— Подскажи. Пусть не напиваются перед облавой.
— И все?
— И все.
И, когда обиженный Гермий понесся к излучине мутного Кайстра, Алкид даже не приподнялся, чтобы проводить Лукавого взглядом.
Гермий трижды оборачивался, пока не убедился в этом.
* * *
Ификл ожидал Лукавого у виноградников.
— Ну как? — нетерпеливо спросил он, делая шаг навстречу Гермию.
Прежде чем ответить, юноша-бог перевел дыхание, отщипнул от грозди, которую Ификл держал в руке, сочную виноградину и отправил ее в рот.
— Потрясающе! — наконец выдохнул Гермий. — Я все ждал, когда же он возьмет меня за ногу и треснет затылком о валун! Все перепробовал: и по поводу женского платья прохаживался, и Гигантов приплел, и насчет нашего с ним общего папы вспомнил — три года назад он бы точно вспыхнул! — и про Калидонскую охоту… И так, и этак, по гордости топтался, на испуг брал, самолюбие грязью мазал — глухо! И глазом не ведет. А под конец вообще заснул. Как тебе это удалось, Ификл?
— Мне? — удивился Ификл. — При чем тут я?!
Менее всего он был расположен посвящать кого бы то ни было (пусть даже и Гермия) в подробности трехлетнего рабства Геракла. К счастью, Омфала Лидийская, севшая на трон Меонии вместо покойного мужа Тмола, оказалась женщиной весьма практичной и неглупой. И, надо сказать, она скрупулезно выполняла свои обязанности по договору, сводившиеся, в сущности, к одному: издеваться над Гераклом всеми возможными и невозможными способами (кроме членовредительства). Иногда Ификлу казалось, что бывший супруг Омфалы, Тмол Танталид, умер с радостью — настолько неистощимой в этой области была царица. Весь первый год рабства приходилось внимательнейшим образом следить за Алкидом, боясь, что тот не выдержит и сорвется, натворив бед. К середине второго года Омфала ночью (Ификлу приходилось отрабатывать Геракловы долги не только усмиряя окрестную разбойничью братию) призналась, что ей становится все труднее придумывать оскорбления, способные вывести Алкида из себя: тот, смеясь, неделями просиживал за ткацким челноком, словно задавшись целью выткать идеально гладкое полотно, с интересом слушал самые гнусные измышления насчет своих подвигов, от первого до двенадцатого и наоборот; увлеченно обсуждал с другими рабынями состав ароматических мазей и притираний для кожи лица, а на Омфалу, вырядившуюся в его знаменитую львиную шкуру, взирал более чем равнодушно.

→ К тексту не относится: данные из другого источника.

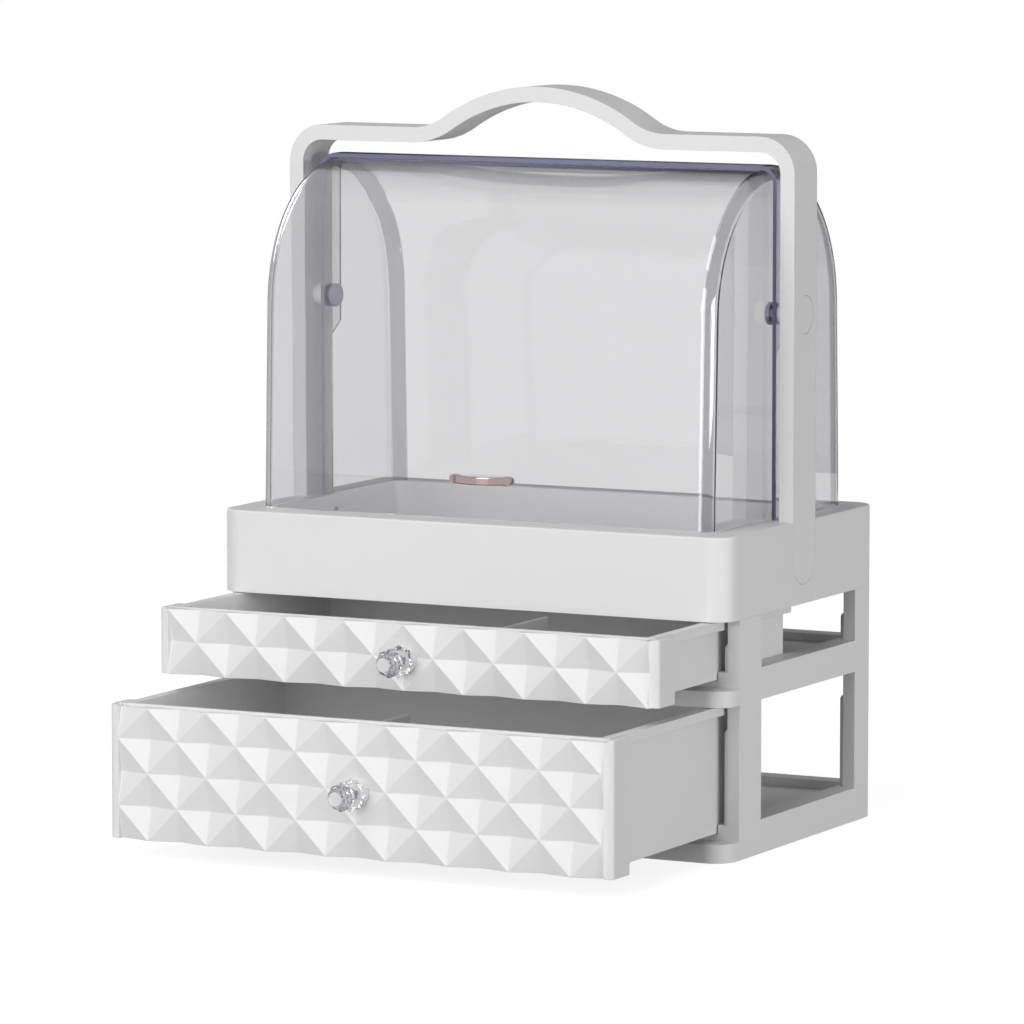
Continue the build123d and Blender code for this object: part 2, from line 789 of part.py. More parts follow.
def facet_teeth(height_centre, face, slope, rows, cell_height):
    """A saw-toothed slab across one diagonal of the cells; two of them make the facets."""
    diagonal = math.hypot(cell_width, cell_height)
    pitch = cell_width * cell_height / diagonal
    across = (cell_height / diagonal, 0, slope * cell_width / diagonal)
    along = (slope * cell_width / diagonal, 0, -cell_height / diagonal)
    plane = Plane((0, face, height_centre), x_dir=across, z_dir=along)
    count = (columns + rows) // 2 + 2
    count += count % 2
    teeth = [
        (step * pitch, ridge_out if step % 2 else -valley_in) for step in range(-count, count + 1)
    ]
    with BuildPart() as slab:
        with BuildSketch(plane):
            with BuildLine():
                Polyline(
                    *teeth,
                    (count * pitch, -panel_skin),
                    (-count * pitch, -panel_skin),
                    close=True,
                )
            make_face()
        extrude(amount=(columns + rows) * diagonal / 2, both=True)
    return slab.part


def drawer_front(face, bottom, height, rows, floor_rise):
    """A drawer's decorative front: facets from top to bottom, plain ends and side returns behind."""
    middle = bottom + height / 2
    knob_middle = middle - knob_drop
    slabs = [facet_teeth(middle, face, slope, rows, height / rows) for slope in (1, -1)]
    with BuildPart() as field:
        add(slabs)
        with BuildSketch(Plane.XZ.offset(-face - panel_skin)):
            with Locations((0, middle)):
                Rectangle(columns * cell_width, height)
        extrude(amount=panel_skin + ridge_out, mode=Mode.INTERSECT)
    with BuildPart() as panel:
        with BuildSketch(Plane.XZ.offset(-face)):
            with Locations((0, bottom)):
                Rectangle(panel_width, height, align=(Align.CENTER, Align.MIN))
        extrude(amount=-panel_depth)
        fillet(panel.edges().filter_by(Axis.Z).group_by(Axis.Y)[0], panel_edge_radius)
        with BuildSketch(Plane.XZ.offset(-face - panel_skin)):
            with Locations((0, bottom + floor_rise - seat_gap)):
                Rectangle(
                    panel_width - 2 * return_thickness, height, align=(Align.CENTER, Align.MIN)
                )
        extrude(amount=-panel_depth, mode=Mode.SUBTRACT)
        with BuildSketch(Plane.XZ.offset(-face)):
            with Locations((0, middle)):
                Rectangle(columns * cell_width, height)
        extrude(amount=-panel_skin, mode=Mode.SUBTRACT)
        add(field.part)
        with BuildSketch(Plane.XZ.offset(-face - panel_skin)):
            with Locations((0, knob_middle)):
                Circle(knob_seat_diameter / 2)
        extrude(amount=panel_skin + ridge_out)
        with BuildSketch(Plane.XZ.offset(-face - panel_skin)):
            with Locations((0, knob_middle)):
                Circle(hole_radius())
        extrude(amount=2 * panel_skin, mode=Mode.SUBTRACT)
        with BuildSketch(Plane.XZ.offset(-face - panel_skin)):
            with Locations((front_screw_x, middle), (-front_screw_x, middle)):
                Circle(hole_radius())
        extrude(amount=front_screw_length - box_wall, mode=Mode.SUBTRACT)
    return panel


def drawer_box(face, bottom, top, middle):
    """A drawer's box: an open tray with a turned-down rim along its sides and back."""
    box_front = face + panel_skin + seat_gap
    with BuildPart() as box:
        with BuildSketch(Plane.XY.offset(bottom)):
            with Locations((0, box_front)):
                Rectangle(2 * box_half_width, box_length, align=(Align.CENTER, Align.MIN))
        extrude(amount=top - bottom)
        fillet(box.edges().filter_by(Axis.Z), box_corner_radius)
        with BuildSketch(Plane.XY.offset(top - box_flange_height)):
            with Locations((0, box_front)):
                Rectangle(2 * flange_half_width, box_length, align=(Align.CENTER, Align.MIN))
        extrude(amount=box_flange_height)
        with BuildSketch(Plane.XY.offset(top - box_flange_height)):
            with Locations((0, box_front)):
                Rectangle(
                    2 * (flange_half_width - box_flange_lip),
                    box_length,
                    align=(Align.CENTER, Align.MIN),
                )
                Rectangle(
                    2 * box_half_width,
                    box_length,
                    align=(Align.CENTER, Align.MIN),
                    mode=Mode.SUBTRACT,
                )
        extrude(amount=box_flange_height - box_flange_lip, mode=Mode.SUBTRACT)
        with BuildSketch(Plane.XY.offset(bottom + box_wall)):
            with Locations((0, box_front + box_wall)):
                Rectangle(
                    2 * (box_half_width - box_wall),
                    box_length - 2 * box_wall,
                    align=(Align.CENTER, Align.MIN),
                )
        extrude(amount=top - bottom, mode=Mode.SUBTRACT)
        with BuildSketch(Plane.XY.offset(bottom)):
            with Locations((0, box_front + box_length - nub_setback)):
                Rectangle(nub_width, nub_length, align=(Align.CENTER, Align.MAX))
        extrude(amount=-floor_thickness + seat_gap)
        with BuildSketch(Plane.XZ.offset(-box_front)):
            with Locations(
                (0, middle - knob_drop), (front_screw_x, middle), (-front_screw_x, middle)
            ):
                Circle(hole_radius())
        extrude(amount=-box_wall, mode=Mode.SUBTRACT)
    return box


def drawer_knob(face, middle):
    """A clear cut knob: a foot, a flower of petals, a neck and a faceted head with a flat table."""
    start = -(face - ridge_out - groove_gap)
    foot_end = start + knob_foot_length
    base_end = foot_end + knob_base_length
    neck_end = base_end + knob_neck_length
    girdle = neck_end + knob_girdle_rise
    outline = [
        (start, knob_foot_diameter),
        (foot_end, knob_foot_diameter),
        (foot_end + knob_base_rise, knob_base_diameter),
        (base_end, knob_neck_diameter),
        (neck_end, knob_neck_diameter),
        (girdle, knob_head_diameter),
        (girdle + knob_girdle_width, knob_head_diameter),
        (neck_end + knob_head_length, knob_table_diameter),
    ]
    corners = [
        (math.pi * step / knob_petals, (1 - knob_notch * (step % 2)) / 2)
        for step in range(2 * knob_petals)
    ]
    with BuildPart() as knob:
        for offset, diameter in outline:
            star = [
                (diameter * reach * math.cos(turn), diameter * reach * math.sin(turn))
                for turn, reach in corners
            ]
            with BuildSketch(Plane.XZ.offset(offset)):
                with Locations((0, middle)):
                    Polygon(*star, align=None)
        loft(ruled=True)
        with BuildSketch(Plane.XZ.offset(start)):
            with Locations((0, middle)):
                Circle(hole_radius())
        extrude(amount=knob_screw_length - box_wall - panel_skin, mode=Mode.SUBTRACT)
    return knob


# Drawers: each a box with its faceted front, a divider, a knob and their screws
drawers = (
    ("upper", upper_face, upper_panel_bottom, upper_panel_height, upper_rows, shelf_floor,
     upper_divider_x, upper_divider_length),
    ("lower", lower_face, lower_panel_bottom, lower_panel_height, lower_rows, base_floor,
     lower_divider_x, lower_divider_length),
)
for name, face, bottom, height, rows, floor, divider_x, divider_length in drawers:
    middle = bottom + height / 2
    box_bottom = floor + seat_gap
    box_top = bottom + height
    box_front = face + panel_skin + seat_gap
    inside_front = box_front + box_wall

    export(drawer_front(face, bottom, height, rows, box_bottom - bottom), f"{name}_drawer_front")
    export(drawer_box(face, box_bottom, box_top, middle), f"{name}_drawer_box")
    export(drawer_knob(face, middle - knob_drop), f"{name}_knob")

    with BuildPart() as divider:
        with BuildSketch(Plane.XY.offset(box_bottom + box_wall + groove_gap)):
            with Locations((divider_x, inside_front + groove_gap)):
                Rectangle(divider_thickness, divider_length, align=(Align.CENTER, Align.MIN))
        extrude(amount=box_top - divider_drop - box_bottom - box_wall)
        top_edges = divider.faces().sort_by(Axis.Z)[-1].edges().filter_by(Axis.Y)
        fillet(top_edges, divider_edge_radius)
    export(divider, f"{name}_drawer_divider")

    knob_screw = screw(
        Plane((0, inside_front + groove_gap, middle - knob_drop), z_dir=(0, 1, 0)),
        knob_screw_length,
    )
    with BuildPart() as screws:
        add(knob_screw)
    export(screws, f"{name}_knob_screw")

    front_screws = [
        screw(
            Plane((side * front_screw_x, inside_front + groove_gap, middle), z_dir=(0, 1, 0)),
            front_screw_length - 2 * seat_gap,
        )
        for side in (-1, 1)
    ]
    with BuildPart() as screws:
        add(front_screws)
    export(screws, f"{name}_front_screws")
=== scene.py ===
# %% [markdown]
# A countertop organizer for cosmetics: an open white frame with two faceted drawers, a deep tray
# under clear covers, and a white carrying handle. The solid parts come from the CAD frame. This
# script gives them their finish, remakes the parts whose shape follows a rule, and then sets up
# the light and the camera. It works in metres.

import json
import math

import bmesh
import bpy
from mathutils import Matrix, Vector


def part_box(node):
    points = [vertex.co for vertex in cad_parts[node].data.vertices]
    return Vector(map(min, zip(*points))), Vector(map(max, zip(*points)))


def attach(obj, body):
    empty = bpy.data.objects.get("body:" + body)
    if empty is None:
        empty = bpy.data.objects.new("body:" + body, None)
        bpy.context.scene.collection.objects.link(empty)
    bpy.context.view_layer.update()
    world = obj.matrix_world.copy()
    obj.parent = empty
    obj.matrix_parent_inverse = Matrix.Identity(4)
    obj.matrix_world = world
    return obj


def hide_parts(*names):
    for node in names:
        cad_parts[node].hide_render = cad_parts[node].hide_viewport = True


MM = 0.001
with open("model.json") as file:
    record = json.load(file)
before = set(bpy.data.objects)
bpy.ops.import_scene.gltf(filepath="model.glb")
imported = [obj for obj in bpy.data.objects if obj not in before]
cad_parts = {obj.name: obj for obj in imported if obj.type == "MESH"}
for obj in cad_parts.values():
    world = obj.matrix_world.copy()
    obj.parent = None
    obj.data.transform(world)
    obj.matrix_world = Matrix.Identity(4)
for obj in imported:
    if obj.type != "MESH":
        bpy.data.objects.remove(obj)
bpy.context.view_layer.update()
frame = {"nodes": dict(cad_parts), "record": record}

# %% [markdown]
# ## Colours and nodes
# Colours are written as sRGB hex values, as a designer would read them off a swatch, and one
# function turns them into the linear numbers that Blender works with. Node trees get long, so one
# small function adds a node, sets it and links it in a single call.


# %% Colour and node helpers
def linear(swatch):
    """An sRGB hex colour as a linear RGBA tuple."""
    values = [int(swatch[i : i + 2], 16) / 255 for i in (1, 3, 5)]
    light = [v / 12.92 if v <= 0.04045 else ((v + 0.055) / 1.055) ** 2.4 for v in values]
    return (*light, 1.0)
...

В начале третьего года Ификл чуть не упал в обморок, когда Алкид встретил его во дворе и спокойно сказал, как говорят о чем-то привычном, вроде разболевшейся мозоли: «Около полуночи у меня был приступ». Важно было не то, кто и где принес человеческую жертву Гераклу; важно было то, что сам Ификл не почувствовал ничего. Ему даже не снились кошмары.
«Ты знаешь, — продолжил Алкид, задумчиво хмурясь, — я даже не испугался. Совсем. Словно меня это не касалось; словно я, рабыня-ткачиха Омфалы Лидийской, наблюдаю со стороны… нет, даже не наблюдаю, а просто слушаю рассказываемую кем-то историю о безумном Геракле, сыне Зевса. Впервые я понимал, где нахожусь; впервые отличал видения от реальности; впервые ощущал, что надо просто переждать — не бежать, пугаться или бороться, а переждать, ничего не предпринимая, потому что это как беременность у женщин, которая рано или поздно кончится сама собой — и все станет на свое место. Впервые я не был героем; и не был безумцем».
Алкид замолчал и пошел дальше, по каким-то своим делам, а Ификл все стоял и глядел вслед брату, чувствуя, как в набухших слезами глазах играет радуга.
Именно тогда Ификл поклялся самому себе, что воздвигнет Асклепию храм — не важно где, в Пергаме, Эпидавре или на Косе.[60]
Ведь именно Асклепий, великий врачеватель, которого считали богом все, кроме него самого, дал совет, приведший Геракла в рабство к Омфале Лидийской. «В каждом из нас есть дверь, ведущая в Тартар, — сказал Асклепий, когда они с Ификлом сидели на террасе его маленького уютного домика в Афинах, — не в одном Геракле. И открывается эта дверь только с той стороны. Безумие — бороться с Тартаром; безумие — пугаться или бежать от него, ибо Тартар, вошедший в меня — это уже „я“. Пусть Геракл обуздает сам себя; пусть он поймет, что безумие — это тоже он сам; и тогда Тартар придет и уйдет, а Геракл останется».